▸ **TASK DETAILS**:
Repeat everything from the line holding "seat = RIVET_SEAT_H" to the line holding "scene.view_settings.gamma = 1.0", inclusive, exactly. Leave out the rest.

▸ **DATA FOR THE TASK**:

⟨

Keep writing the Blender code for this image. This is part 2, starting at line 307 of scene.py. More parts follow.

⟩
⟨

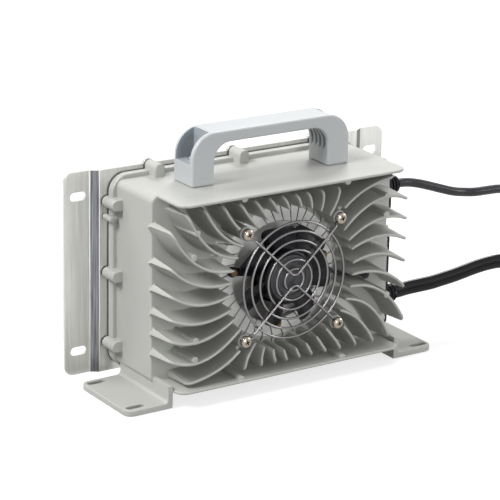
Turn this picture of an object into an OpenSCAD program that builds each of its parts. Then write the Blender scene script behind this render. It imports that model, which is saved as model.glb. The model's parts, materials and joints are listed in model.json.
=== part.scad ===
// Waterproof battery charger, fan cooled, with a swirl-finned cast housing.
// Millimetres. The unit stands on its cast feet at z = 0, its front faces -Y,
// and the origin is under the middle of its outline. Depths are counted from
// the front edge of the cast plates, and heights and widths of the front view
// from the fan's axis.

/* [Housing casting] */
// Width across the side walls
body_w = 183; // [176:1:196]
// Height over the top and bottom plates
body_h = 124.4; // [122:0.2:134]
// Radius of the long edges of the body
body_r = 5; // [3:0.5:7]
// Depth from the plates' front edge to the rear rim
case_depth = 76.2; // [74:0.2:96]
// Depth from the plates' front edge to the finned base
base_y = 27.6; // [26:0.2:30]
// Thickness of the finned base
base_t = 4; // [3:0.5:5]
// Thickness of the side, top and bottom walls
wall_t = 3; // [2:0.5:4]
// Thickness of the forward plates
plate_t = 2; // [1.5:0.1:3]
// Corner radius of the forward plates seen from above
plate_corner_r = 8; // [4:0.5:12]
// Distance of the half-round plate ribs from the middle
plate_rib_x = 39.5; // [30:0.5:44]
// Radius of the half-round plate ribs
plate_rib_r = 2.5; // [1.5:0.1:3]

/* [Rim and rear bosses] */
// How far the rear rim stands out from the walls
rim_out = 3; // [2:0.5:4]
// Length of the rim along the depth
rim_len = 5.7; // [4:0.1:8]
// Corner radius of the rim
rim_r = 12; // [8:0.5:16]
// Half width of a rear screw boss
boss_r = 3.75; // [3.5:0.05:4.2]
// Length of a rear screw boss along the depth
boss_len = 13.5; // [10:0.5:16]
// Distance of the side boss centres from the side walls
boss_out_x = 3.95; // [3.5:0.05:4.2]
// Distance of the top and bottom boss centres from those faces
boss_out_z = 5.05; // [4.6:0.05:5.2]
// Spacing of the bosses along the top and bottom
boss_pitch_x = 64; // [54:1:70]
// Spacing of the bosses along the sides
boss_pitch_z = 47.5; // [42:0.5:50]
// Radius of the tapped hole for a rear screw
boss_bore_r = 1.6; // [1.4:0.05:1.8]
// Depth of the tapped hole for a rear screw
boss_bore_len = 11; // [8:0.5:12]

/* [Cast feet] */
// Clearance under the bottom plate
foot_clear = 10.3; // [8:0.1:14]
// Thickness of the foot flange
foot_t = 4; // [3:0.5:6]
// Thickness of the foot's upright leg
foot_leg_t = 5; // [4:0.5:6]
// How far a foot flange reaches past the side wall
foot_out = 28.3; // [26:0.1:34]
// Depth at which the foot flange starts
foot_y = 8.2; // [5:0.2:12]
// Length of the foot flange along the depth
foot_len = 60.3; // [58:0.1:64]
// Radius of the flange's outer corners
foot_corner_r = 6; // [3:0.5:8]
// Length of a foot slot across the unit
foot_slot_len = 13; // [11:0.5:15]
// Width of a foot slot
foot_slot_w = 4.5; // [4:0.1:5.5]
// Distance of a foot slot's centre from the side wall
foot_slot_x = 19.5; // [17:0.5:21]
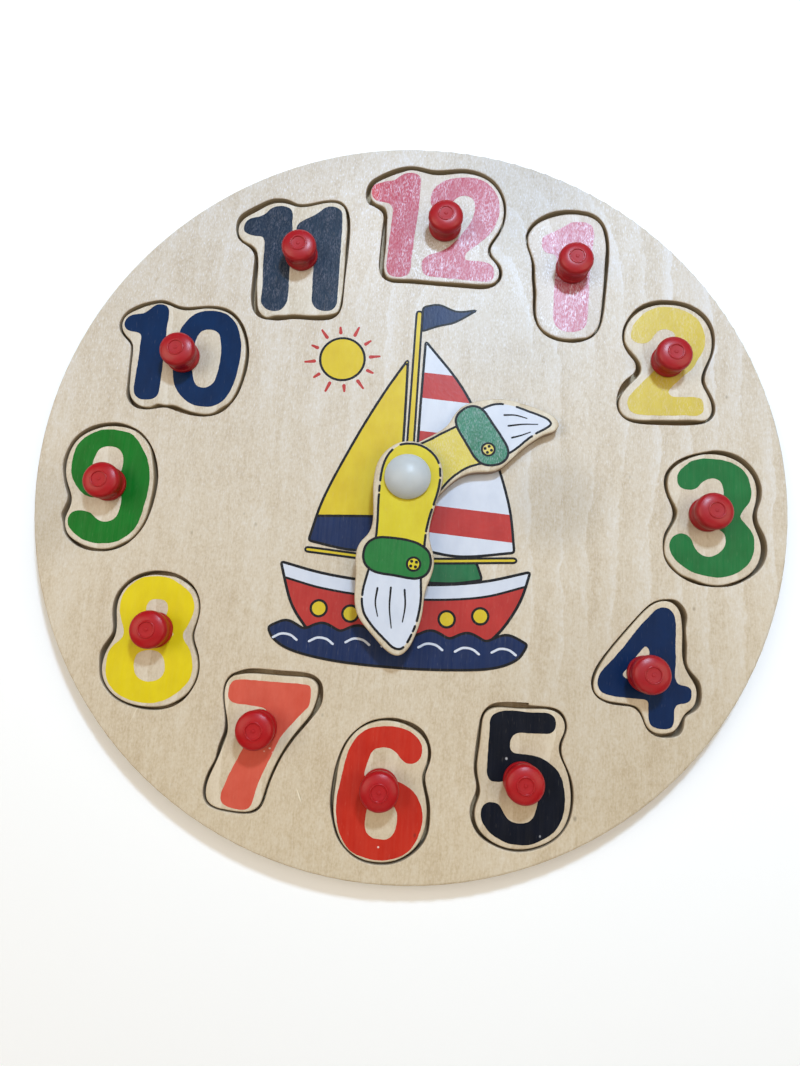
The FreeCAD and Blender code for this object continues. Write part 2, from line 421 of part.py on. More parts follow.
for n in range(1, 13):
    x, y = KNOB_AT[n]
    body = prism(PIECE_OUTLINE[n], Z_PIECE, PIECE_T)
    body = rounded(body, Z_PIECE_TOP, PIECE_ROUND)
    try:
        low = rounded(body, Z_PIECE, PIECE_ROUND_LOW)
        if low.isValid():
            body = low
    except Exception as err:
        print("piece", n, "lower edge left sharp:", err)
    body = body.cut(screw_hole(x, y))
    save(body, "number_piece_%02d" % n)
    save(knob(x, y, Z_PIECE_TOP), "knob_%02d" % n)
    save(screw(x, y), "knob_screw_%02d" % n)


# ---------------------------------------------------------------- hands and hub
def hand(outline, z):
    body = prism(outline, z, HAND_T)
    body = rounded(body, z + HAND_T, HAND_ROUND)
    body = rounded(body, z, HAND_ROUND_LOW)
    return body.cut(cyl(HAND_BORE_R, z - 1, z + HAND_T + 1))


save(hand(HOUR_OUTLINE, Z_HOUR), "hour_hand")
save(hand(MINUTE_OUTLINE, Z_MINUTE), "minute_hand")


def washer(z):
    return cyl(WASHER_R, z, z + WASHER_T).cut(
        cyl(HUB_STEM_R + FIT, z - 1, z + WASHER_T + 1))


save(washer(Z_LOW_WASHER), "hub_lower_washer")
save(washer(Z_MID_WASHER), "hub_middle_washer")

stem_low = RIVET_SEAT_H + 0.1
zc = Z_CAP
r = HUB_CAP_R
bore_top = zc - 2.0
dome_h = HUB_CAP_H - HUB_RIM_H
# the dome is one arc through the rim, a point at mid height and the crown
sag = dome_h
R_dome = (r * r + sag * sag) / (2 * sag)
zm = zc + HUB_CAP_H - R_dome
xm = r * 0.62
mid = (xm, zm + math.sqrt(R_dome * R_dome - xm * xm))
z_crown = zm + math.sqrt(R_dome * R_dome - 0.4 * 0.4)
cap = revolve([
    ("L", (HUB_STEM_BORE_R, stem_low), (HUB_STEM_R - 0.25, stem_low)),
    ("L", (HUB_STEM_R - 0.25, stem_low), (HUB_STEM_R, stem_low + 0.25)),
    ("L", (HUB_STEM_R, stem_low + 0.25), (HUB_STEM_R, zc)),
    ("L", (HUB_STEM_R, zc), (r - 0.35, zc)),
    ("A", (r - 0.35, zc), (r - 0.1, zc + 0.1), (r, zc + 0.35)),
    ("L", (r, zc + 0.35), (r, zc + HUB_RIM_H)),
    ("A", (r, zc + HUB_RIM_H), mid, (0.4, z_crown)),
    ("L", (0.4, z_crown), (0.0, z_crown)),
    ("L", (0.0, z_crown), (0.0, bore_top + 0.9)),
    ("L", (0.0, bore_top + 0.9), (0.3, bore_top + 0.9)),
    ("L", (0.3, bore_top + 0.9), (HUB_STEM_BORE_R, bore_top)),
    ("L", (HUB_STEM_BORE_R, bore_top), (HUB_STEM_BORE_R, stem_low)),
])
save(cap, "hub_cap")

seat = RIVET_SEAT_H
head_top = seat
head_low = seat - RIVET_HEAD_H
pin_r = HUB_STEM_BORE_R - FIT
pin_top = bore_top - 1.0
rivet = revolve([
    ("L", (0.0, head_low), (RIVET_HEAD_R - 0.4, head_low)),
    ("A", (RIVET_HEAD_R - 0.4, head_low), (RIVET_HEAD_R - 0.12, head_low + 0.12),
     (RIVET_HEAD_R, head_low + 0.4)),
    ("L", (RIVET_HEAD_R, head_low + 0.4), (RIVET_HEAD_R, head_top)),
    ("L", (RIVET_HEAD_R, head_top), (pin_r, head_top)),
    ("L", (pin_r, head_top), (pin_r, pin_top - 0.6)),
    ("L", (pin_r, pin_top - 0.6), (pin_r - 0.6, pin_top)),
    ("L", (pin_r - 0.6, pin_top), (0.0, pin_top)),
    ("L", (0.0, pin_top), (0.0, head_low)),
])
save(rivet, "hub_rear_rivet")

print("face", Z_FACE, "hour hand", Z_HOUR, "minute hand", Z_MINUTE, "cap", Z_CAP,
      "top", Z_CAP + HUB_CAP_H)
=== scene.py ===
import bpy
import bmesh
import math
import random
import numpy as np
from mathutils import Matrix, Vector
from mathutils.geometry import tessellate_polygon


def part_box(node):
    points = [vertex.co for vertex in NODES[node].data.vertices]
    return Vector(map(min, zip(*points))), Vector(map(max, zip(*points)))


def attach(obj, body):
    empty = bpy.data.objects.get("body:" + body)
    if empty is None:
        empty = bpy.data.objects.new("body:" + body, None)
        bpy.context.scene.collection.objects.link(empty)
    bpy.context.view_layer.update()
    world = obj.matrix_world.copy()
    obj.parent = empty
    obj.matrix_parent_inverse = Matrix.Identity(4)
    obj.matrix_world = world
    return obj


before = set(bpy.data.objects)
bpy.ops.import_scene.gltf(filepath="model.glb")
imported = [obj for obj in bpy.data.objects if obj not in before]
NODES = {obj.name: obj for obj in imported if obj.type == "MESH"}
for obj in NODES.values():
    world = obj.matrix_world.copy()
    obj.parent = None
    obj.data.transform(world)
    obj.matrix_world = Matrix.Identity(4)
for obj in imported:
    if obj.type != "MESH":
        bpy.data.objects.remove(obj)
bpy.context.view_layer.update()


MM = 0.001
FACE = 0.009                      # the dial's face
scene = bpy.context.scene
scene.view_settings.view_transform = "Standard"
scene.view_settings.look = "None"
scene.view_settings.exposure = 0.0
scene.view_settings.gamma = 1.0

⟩
⟨

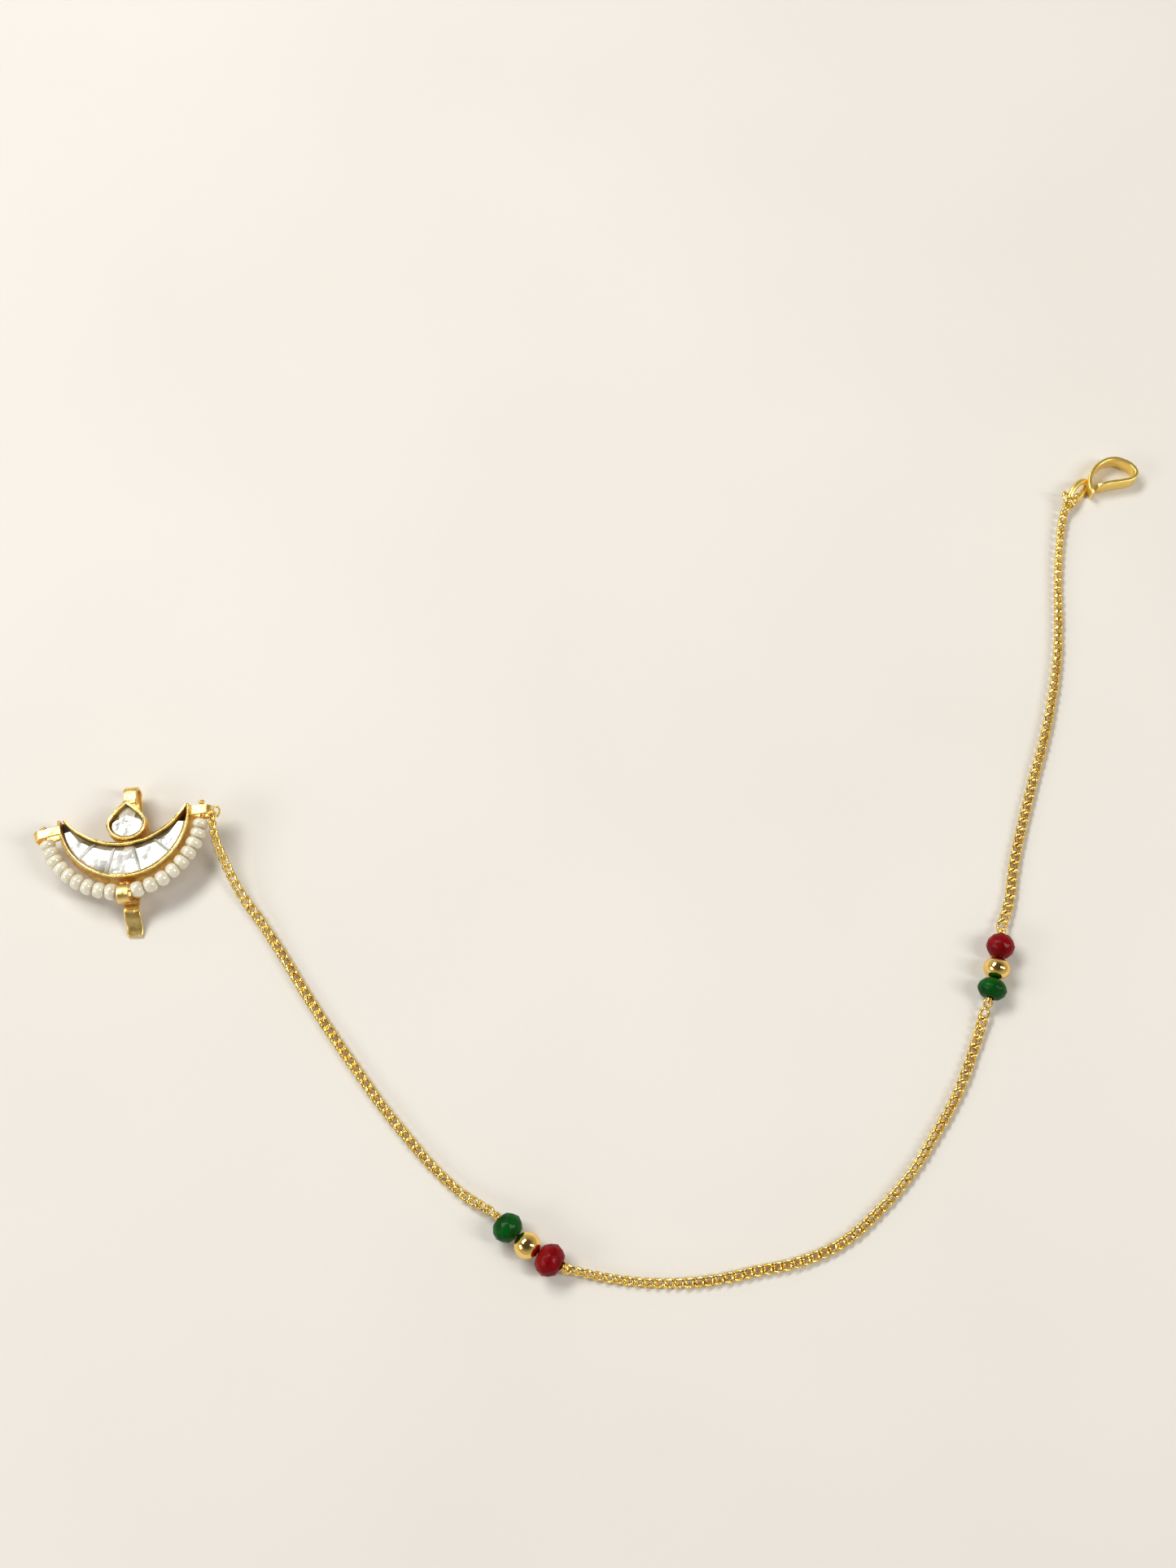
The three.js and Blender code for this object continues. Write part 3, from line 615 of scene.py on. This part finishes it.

⟩

▸ **TASK RESPONSE**:
seat = RIVET_SEAT_H
head_top = seat
head_low = seat - RIVET_HEAD_H
pin_r = HUB_STEM_BORE_R - FIT
pin_top = bore_top - 1.0
rivet = revolve([
    ("L", (0.0, head_low), (RIVET_HEAD_R - 0.4, head_low)),
    ("A", (RIVET_HEAD_R - 0.4, head_low), (RIVET_HEAD_R - 0.12, head_low + 0.12),
     (RIVET_HEAD_R, head_low + 0.4)),
    ("L", (RIVET_HEAD_R, head_low + 0.4), (RIVET_HEAD_R, head_top)),
    ("L", (RIVET_HEAD_R, head_top), (pin_r, head_top)),
    ("L", (pin_r, head_top), (pin_r, pin_top - 0.6)),
    ("L", (pin_r, pin_top - 0.6), (pin_r - 0.6, pin_top)),
    ("L", (pin_r - 0.6, pin_top), (0.0, pin_top)),
    ("L", (0.0, pin_top), (0.0, head_low)),
])
save(rivet, "hub_rear_rivet")

print("face", Z_FACE, "hour hand", Z_HOUR, "minute hand", Z_MINUTE, "cap", Z_CAP,
      "top", Z_CAP + HUB_CAP_H)
=== scene.py ===
import bpy
import bmesh
import math
import random
import numpy as np
from mathutils import Matrix, Vector
from mathutils.geometry import tessellate_polygon


def part_box(node):
    points = [vertex.co for vertex in NODES[node].data.vertices]
    return Vector(map(min, zip(*points))), Vector(map(max, zip(*points)))


def attach(obj, body):
    empty = bpy.data.objects.get("body:" + body)
    if empty is None:
        empty = bpy.data.objects.new("body:" + body, None)
        bpy.context.scene.collection.objects.link(empty)
    bpy.context.view_layer.update()
    world = obj.matrix_world.copy()
    obj.parent = empty
    obj.matrix_parent_inverse = Matrix.Identity(4)
    obj.matrix_world = world
    return obj


before = set(bpy.data.objects)
bpy.ops.import_scene.gltf(filepath="model.glb")
imported = [obj for obj in bpy.data.objects if obj not in before]
NODES = {obj.name: obj for obj in imported if obj.type == "MESH"}
for obj in NODES.values():
    world = obj.matrix_world.copy()
    obj.parent = None
    obj.data.transform(world)
    obj.matrix_world = Matrix.Identity(4)
for obj in imported:
    if obj.type != "MESH":
        bpy.data.objects.remove(obj)
bpy.context.view_layer.update()


MM = 0.001
FACE = 0.009                      # the dial's face
scene = bpy.context.scene
scene.view_settings.view_transform = "Standard"
scene.view_settings.look = "None"
scene.view_settings.exposure = 0.0
scene.view_settings.gamma = 1.0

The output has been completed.